8/30 - 9/14/2018: We are in Navarre Florida for 2 weeks and I Love it here and especially because you gave me so many signs you were with and it made me so happy. Thank you for the Rainbow you sent me when Leeym, Ryelee and I were on our walk anf talking to you. Thank you for always being the Greatest Boy ever. Mommy Loves and misses you so much all the time.

11/5/2018: Today is your 1 year Angelversary! It's been a very hard year having to learn to live without you my Sweetest Baby Boy. The tears still flow, sometimes not as often, but I never stop missing and loving you. On good days I think of you and smile. I'm forever grateful for every second we had together and I find comfort in that we all will be together again. Today I will perform acts of kindness in your Loving Memory and name. All my Love, hugs and kisses from Mommy and my truly shattered heart from missing and losing you. I know there will be an amazing 1 year celebration party in Heaven for you today. Enjoy your party sweetheart and come visit when you can. I tell myself every day that passes is one day closer until we are together again my #1 Love and Handsome Angel.
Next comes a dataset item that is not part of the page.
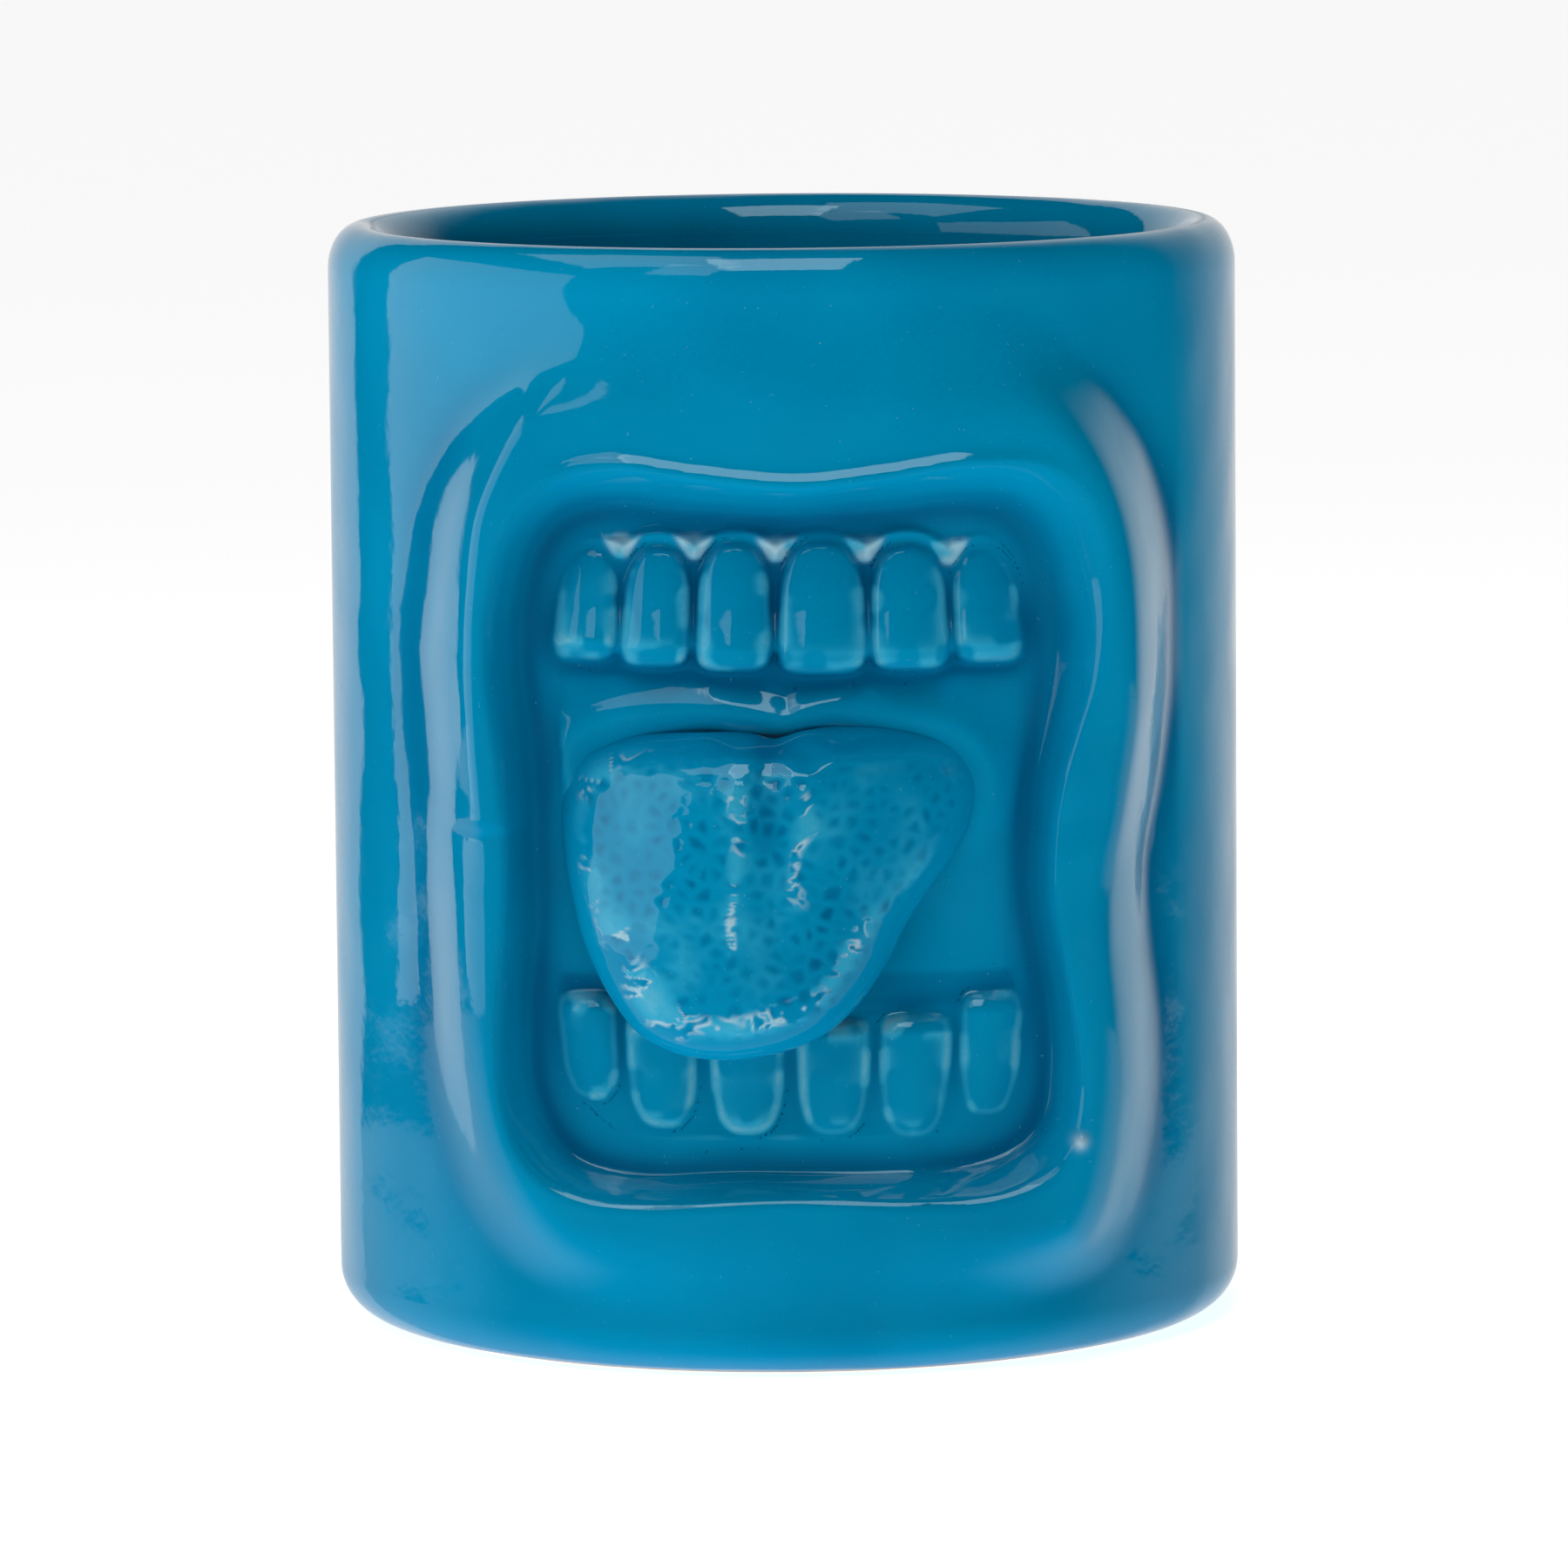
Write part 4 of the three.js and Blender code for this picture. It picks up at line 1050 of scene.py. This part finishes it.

3/24/2019. Today's your 21st Birthday and I miss you all the time. I hope you enjoyed your party I sent you to Heaven. I know your party in Heaven is Amazing, but I wish you were here with me. May you know how much I Love and miss you always. I truly wish Heaven allowed visiting hours. Its just so unfair that I had to give you back, and I can't visit you. Happy Birthday my Sunshine. Please come visit soon. No heart in the world will be greater than mine. I Love You more than anything just like when you were here. I apologize that I still cry and my singing to you is all blubbery. I Love You Sweet Kasey Kakes. You own my heart forever. Hugs and kisses my Handsome Sweet Baby Boy.